R and Octave/Matlab notes

As the Debian r-base package states: “S is the statistician’s Matlab and R is to S what Octave is to Matlab”. These notes document translations between R and Octave, and sometimes Matlab. (I do not have S and do not have access to Matlab all the time.)

Notes elsewhere

See the much more comprehensive notes on CRAN and on mathesaurus. This page just has a couple of things I have noted after working them out.

Data transfer

R uses the nice platform-independent XDR binary format for saving its workspace. I'm sure one could read this into Octave with a bit of effort. However, is probably easier to use HDF5, which is not the native format of either R and Octave, but is supported out of the box by both. In R do:

	library(hdf5)
    hdf5save("filename.hdf","var1","var2","var3",...)

Then in octave

	load "filename.hdf"

works for simple data types, including matrices.

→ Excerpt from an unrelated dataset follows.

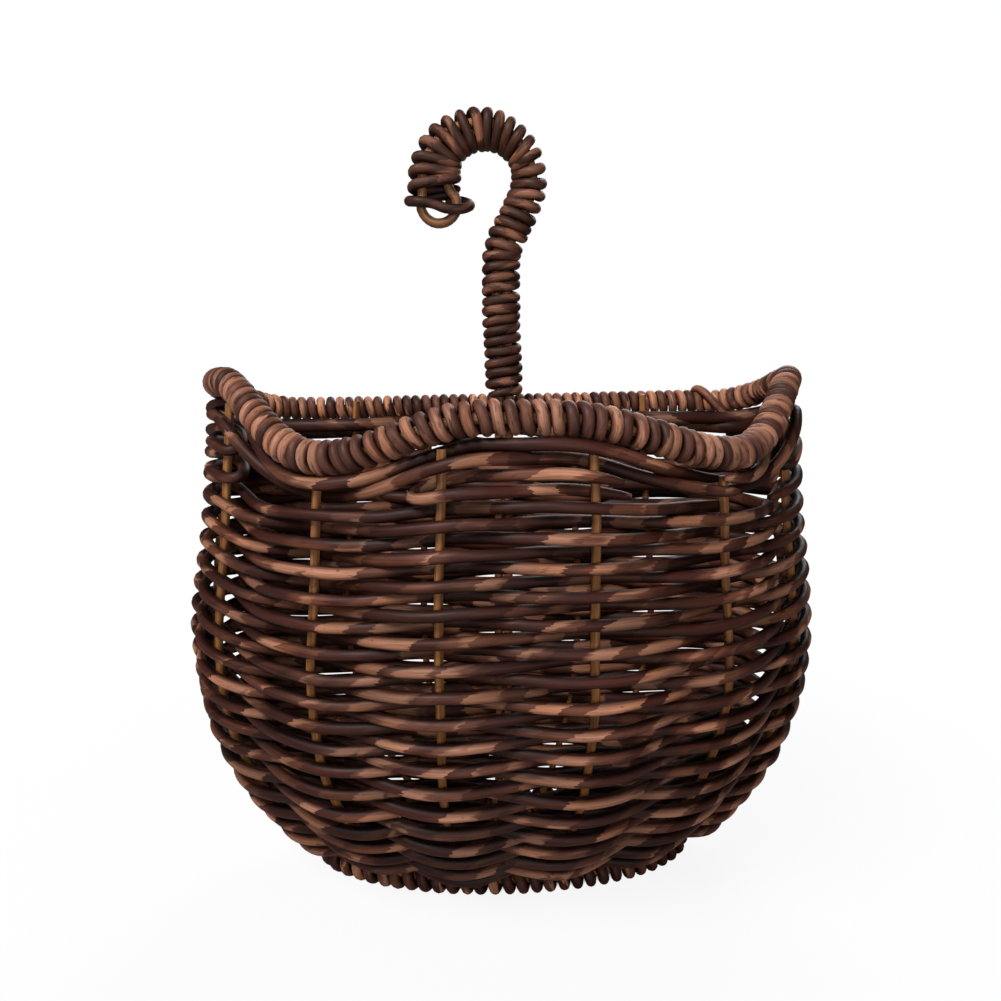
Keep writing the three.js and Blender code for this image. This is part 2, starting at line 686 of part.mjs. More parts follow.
// Rings for a short row. Its free ends lie past the first stake, its turn past the last one.
function fillRings({ start, turn, pass, startReach, turnReach, endReach }) {
  const step = Math.sign(turn - start);
  const sideAt = (j, p) => sideOf(j + TURNS + p - 1);
  const rings = [];
  const past = (j, p, offset, distance) => {
    const q = j + distance / STAKE_SPACING;
    const room = fillHeight(q, p, pass + 1);
    const z = Math.min(room, lastRowHeight(q) + p * upperPitch(q));
    const frame = wallFrame(stationOf(q), z);
    const center = wallPoint(stationOf(q), z).addScaledVector(frame.out, offset);
    rings.push({ center, up: frame.up });
  };
  const run = (from, to, direction, p) => {
    const countedAt = (q, j) => fillHeight(q, p, fillCount(j));
    const heightOf = (q) =>
      lerp(countedAt(q, Math.floor(q)), countedAt(q, Math.floor(q) + 1), mod(q, 1));
    for (let j = from; direction * (to - j) >= 0; j += direction) {
      const shifts = flatPast(j) ? [-direction * flatPast(j), direction * flatPast(j)] : [0];
      if (j === turn) shifts[p === pass ? 1 : 0] = 0;
      shifts.forEach((shift) => {
        rings.push(passRing(j, sideAt(j, p), heightOf(j + shift / STAKE_SPACING), shift));
      });
      if (j === to) continue;
      const low = Math.min(j, j + direction);
      const between = betweenRings(low, sideAt(low, p), heightOf, []);
      rings.push(...(direction > 0 ? between : between.reverse()));
    }
  };
  const fade = (reach) => 1 - (2 * reach) / STAKE_SPACING;
  const startOffset = sideAt(start, pass) * reachPast(start) * fade(startReach);
  past(start, pass, startOffset, -step * startReach);
  run(start, turn, step, pass);
  const turnSide = sideAt(turn, pass) * reachPast(turn);
  past(turn, pass + 0.1, turnSide * 0.8, step * turnReach * 0.7);
  past(turn, pass + 0.5, 0, step * turnReach);
  past(turn, pass + 0.9, -turnSide * 0.8, step * turnReach * 0.7);
  run(turn, start, -step, pass + 1);
  const endOffset = -sideAt(start, pass) * reachPast(start) * fade(endReach);
  past(start, pass + 1, endOffset, -step * endReach);
  return rings;
}

const fillers = {
  fill_row_crest: { start: 20, turn: 19, pass: 1, startReach: 14, turnReach: 12, endReach: 9 },
  fill_row_back: { start: 9, turn: 17, pass: 1, startReach: 24, turnReach: 13, endReach: 14 },
  fill_row_ear_right: { start: 10, turn: 9, pass: 3, startReach: 14, turnReach: 9, endReach: 9 },
  fill_row_ear_left: { start: 16, turn: 17, pass: 3, startReach: 14, turnReach: 9, endReach: 9 },
};
Object.entries(fillers).forEach(([name, filler]) => {
  add(name, strand(fillRings(filler), WEAVER, STRAND_SIDES), strandFinish);
});

// Rim: a cane ring over the wall, wound in three stretches
add("rim_core", ringCane(rimPoint, RIM_CORE, 56), coreFinish);
const RIM_CORNER_STATION = 1.12;
const rimStretches = [
  ["rim_wrap_left", -RIM_CORNER_STATION, 0, RIM_FRONT_LOOPS],
  ["rim_wrap_right", 0, RIM_CORNER_STATION, RIM_FRONT_LOOPS],
  ["rim_wrap_back", RIM_CORNER_STATION, ROUND - RIM_CORNER_STATION, RIM_BACK_LOOPS],
];
rimStretches.forEach(([name, from, to, loops]) => {
  addWinding(name, stretchFrames(rimPoint, from, to), loops, RIM_COIL, RIM_WRAP, strandFinish);
});

// Hook winding, from just over the back rim to short of the tip. Its turns are equally far
// apart on the inside of each bend, so they fan out on the outside.
const HOOK_WRAP_END = 2.55;
const hookWrapFoot = BACK_RIM_HEIGHT + RIM_OUTER + HOOK_WRAP / 2 + CLEARANCE;
const hookWrapStart = (hookWrapFoot - HOOK_FOOT) / (HOOK_CURL_HEIGHT - HOOK_FOOT);
const hookSides = [-1, 1].map((side) => (t) => {
  const { inward, spread } = hookLegs(t);
  return hookMiddle(t).addScaledVector(inward, side * (spread + HOOK_COIL));
});
const hookPlaceAt = evenPlaces(hookSides, hookWrapStart, HOOK_WRAP_END);
function hookFrames(share) {
  const t = hookPlaceAt(share);
  const { tangent, across, spread } = hookLegs(t);
  const depth = new THREE.Vector3().crossVectors(tangent, across).normalize();
  return { middle: hookMiddle(t), across, depth, widen: spread };
}
addWinding("hook_wrap", hookFrames, HOOK_LOOPS, HOOK_COIL, HOOK_WRAP, hookFinish);

export default basket;
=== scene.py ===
# Half-round wall basket of woven rattan. Metres, +Z up, the bulging front towards -Y.
import math

import bpy
import mathutils
import numpy as np
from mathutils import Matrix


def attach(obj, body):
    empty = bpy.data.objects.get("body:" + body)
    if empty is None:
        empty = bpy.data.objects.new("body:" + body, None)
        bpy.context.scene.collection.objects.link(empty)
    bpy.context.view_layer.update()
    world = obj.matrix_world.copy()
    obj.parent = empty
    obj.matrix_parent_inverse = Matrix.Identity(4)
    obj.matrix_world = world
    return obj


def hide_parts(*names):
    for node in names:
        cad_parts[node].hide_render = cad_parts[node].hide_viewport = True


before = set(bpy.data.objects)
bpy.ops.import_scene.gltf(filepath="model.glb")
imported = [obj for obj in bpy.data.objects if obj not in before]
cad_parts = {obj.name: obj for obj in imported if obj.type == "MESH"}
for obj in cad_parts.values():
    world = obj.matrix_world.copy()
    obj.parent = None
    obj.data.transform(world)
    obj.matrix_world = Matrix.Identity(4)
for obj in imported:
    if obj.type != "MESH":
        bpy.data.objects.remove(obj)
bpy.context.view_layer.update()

# Base ring. A round cane bent to the basket's half-round outline, its ends lapped together.
# Its path sets out the wall, so the wall's measures are here, in millimetres.
MM = 0.001
BASKET_SHIFT = 34.177
BASE_CANE = 4.2
BASE_HEIGHT = 5.87

# Levels of the wall: height, half width and front depth. Those between are set as shares of
# the way from one to the next.
BASE, BELLY, TOP = np.array([(5, 85.6, 32.7), (130, 137, 105.5), (232, 125, 101.5)])
BASE_TO_BELLY = [(0.264, 0.52, 0.407), (0.52, 0.844, 0.705), (0.76, 0.988, 0.897)]
BELLY_TO_TOP = [(0.49, 0.583, -0.125)]
level_height, level_side, level_front = np.vstack([
    BASE, BASE + (BELLY - BASE) * BASE_TO_BELLY, BELLY, BELLY + (TOP - BELLY) * BELLY_TO_TOP, TOP,
]).T
BACK_DEPTH = 30
CORNER_RADIUS = 32

# At the back the wall leans in under the rim.
BACK_RIM_HEIGHT = 221.5
RIM_OUTER = 6.55
LEAN_TOP = BACK_RIM_HEIGHT - RIM_OUTER
LEAN_HEIGHT = 20
BACK_LEAN = 3.6

# Stations go once round the wall from -2 to 2: 0 is the middle of the front, 1 the widest
# point, 1 to 1.5 the back corner, and 1.5 to 2 the flat back. The hook stands at -2.
ROUND = 4
CORNER_END = 1.5


def eased(value, start, end):
    """A smooth step: 0 until the value reaches the start, and 1 past the end."""
    f = np.clip((value - start) / (end - start), 0, 1)
    return (1 - np.cos(np.pi * f)) / 2


def along_levels(z, values):
    """A smooth curve through the wall's levels, which runs on straight above the top."""
    order = np.arange(len(values))
    below, above = np.maximum(order - 1, 0), np.minimum(order + 1, len(values) - 1)
    slope = (values[above] - values[below]) / (level_height[above] - level_height[below])
    k = np.clip(np.searchsorted(level_height, z) - 1, 0, len(values) - 2)
    span = level_height[k + 1] - level_height[k]
    f = (z - level_height[k]) / span
    bend = f * f * (3 - 2 * f)
    pull = slope[k] * f * (1 - f) ** 2 - slope[k + 1] * f * f * (1 - f)
    inside = values[k] + (values[k + 1] - values[k]) * bend + span * pull
    return np.where(f > 1, values[-1] + (z - level_height[-1]) * slope[-1], inside)


def folded(station):
    """The same place as a station from -2 to 2."""
    return np.mod(station + ROUND / 2, ROUND) - ROUND / 2


def outline(station, half_width, front, back):
    """The half-round plan: an ellipse in front, a rounded corner and a straight back."""
    s = folded(station)
    w, side = np.abs(s), np.where(s < 0, -1, 1)
    turn, corner = w * np.pi / 2, (w - 1) * np.pi
    corner_x = half_width - CORNER_RADIUS * (1 - np.cos(corner))
    back_x = (half_width - CORNER_RADIUS) * (2 - w) / (2 - CORNER_END)
    x = np.where(w <= 1, half_width * np.sin(turn), corner_x)
    y = np.where(w <= 1, -front * np.cos(turn), back * np.sin(corner))
    flat = w > CORNER_END
    return side * np.where(flat, back_x, x), np.where(flat, back, y)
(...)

Matlab should work too (it has a function called hdf5read), but I haven’t tried.

Sourcing a script file

In Octave/Matlab typing the name of a .m-file runs the commands as if typed into the current workspace. This has the same effect as source("filename.r",local=T,print.eval=T) in R.

Timing

Wall clock time

Octave
tic; ...; time_taken=toc

R
times=system.time((...))
time_taken=times[3]

CPU time

Octave
start_time=cputime(); ...; cpu_time_taken=cputime()-start_time

R
times=system.time((...))
cpu_time_taken=sum(times[-3])

To record start and stop times in R, call proc.time before and after the code. The difference between these vectors is what system.time returns.

The performance of R and Octave should be in the same ball-park for many things, although I have not done a careful comparison.